I know it’s an older post but since no one has commented I thought I’d mention that this has been mostly covered in an older thread (linked below). I also have this same motor and I’m running it on a 14.6 Skimmer Skiff. When it’s loaded down with fishing gear, iced down cooler and 2 200lb men, it’s really REALLY slow to get on plane with a 12 pitch 3 blad stainless powertech. The last time I used the stainless prop it actually spun the hub. I haven’t tried it since I got it fixed. I’m running an aluminum 11 pitch 3 blade prop and it’s the best all around based on what I’ve found. These motors don’t really have the power needed to spin that heavier stainless prop. If you still want to go stainless I’ll sell you mine. It’s got a new hub  

https://www.microskiff.com/threads/...-injected-20hp-four-stroke-prop-results.4951/


----------



## CPurvis (Apr 6, 2016)

TexasSightcaster said:


> I know it’s an older post but since no one has commented I thought I’d mention that this has been mostly covered in an older thread (linked below). I also have this same motor and I’m running it on a 14.6 Skimmer Skiff. When it’s loaded down with fishing gear, iced down cooler and 2 200lb men, it’s really REALLY slow to get on plane with a 12 pitch 3 blad stainless powertech. The last time I used the stainless prop it actually spun the hub. I haven’t tried it since I got it fixed. I’m running an aluminum 11 pitch 3 blade prop and it’s the best all around based on what I’ve found. These motors don’t really have the power needed to spin that heavier stainless prop. If you still want to go stainless I’ll sell you mine. It’s got a new hub
> 
> https://www.microskiff.com/threads/...-injected-20hp-four-stroke-prop-results.4951/


12 pitch SS prop is way to much pitch for that motor. I was running a powertech SRA3 10 pitch on my 14 Skimmer with a Yamaha F25 efi and I was at 5900 rpms.


----------



## Smackdaddy53 (Dec 31, 2012)

Probably spun the hub because you’re trying to turn too much pitch. It’s pretty much like trying to jump on plane in peanut butter.


----------



## TexasSightcaster (Apr 4, 2019)

Smackdaddy53 said:


> Probably spun the hub because you’re trying to turn too much pitch. It’s pretty much like trying to jump on plane in peanut butter.
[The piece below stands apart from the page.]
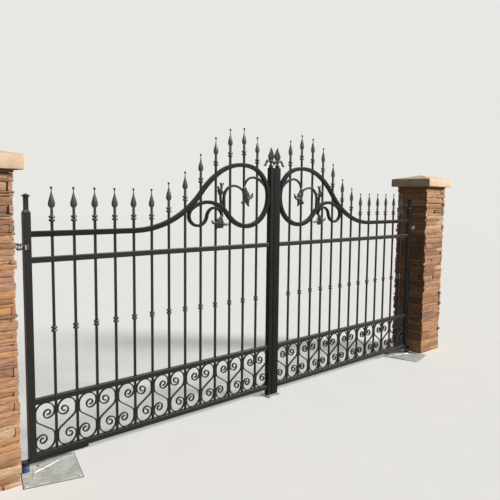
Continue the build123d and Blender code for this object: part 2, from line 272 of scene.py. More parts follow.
def sweep_bar(shape, points, widths, depths, radius):
    """A blunt-ended bar along points in the leaf's plane, with a width and depth at each."""
    def section(x, z, turn, half_width, half_depth):
        outline = rounded(half_width, half_depth, radius)
        return [(x - a * sin(turn), LINE_Y + b, z + a * cos(turn)) for a, b in outline]

    rings = [section(*point, wide / 2, deep / 2) for point, wide, deep in zip(points, widths, depths)]
    ends = []
    for end, sign in ((0, -1), (-1, 1)):
        x, z, turn = points[end]
        x, z = x + sign * cos(turn), z + sign * sin(turn)
        ends.append(section(x, z, turn, widths[end] / 2 - 1, depths[end] / 2 - 1))
    add_rings(shape, [ends[0], *rings, ends[1]])


def forged(shape, start, heading, moves, widths, depth, end_depth, step):
    """A forged scroll: its width changes evenly along each move, its depth over the second half."""
    points = walk(start, heading, moves, step)
    wide = [widths[p[4]] + (widths[p[4] + 1] - widths[p[4]]) * p[3] for p in points]
    deep = [depth + (end_depth - depth) * max(0.0, (p[4] + p[3]) / len(moves) * 2 - 1) for p in points]
    sweep_bar(shape, [p[:3] for p in points], wide, deep, FORGED_EDGE)


def srgb(*levels):
    """A colour written as eight-bit levels, in the linear values that shaders use."""
    out = []
    for level in levels:
        c = level / 255
        out.append(c / 12.92 if c <= 0.04045 else ((c + 0.055) / 1.055) ** 2.4)
    return (*out, 1.0)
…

That’s exactly what it felt like. Fortunately, I didn’t buy the prop, it came with the boat when I bought it. I used it a few times running solo and it wasn’t terrible, but with any kind of load it would bog down big time. I’m keeping it as a spare until I can buy another one. The aluminum 11 pitch does good with a load but I’m thinking of trying out a 4 blade with a lower pitch for jumping on plane faster, I just don’t know how much of a difference it’ll actually make on a motor this small.


----------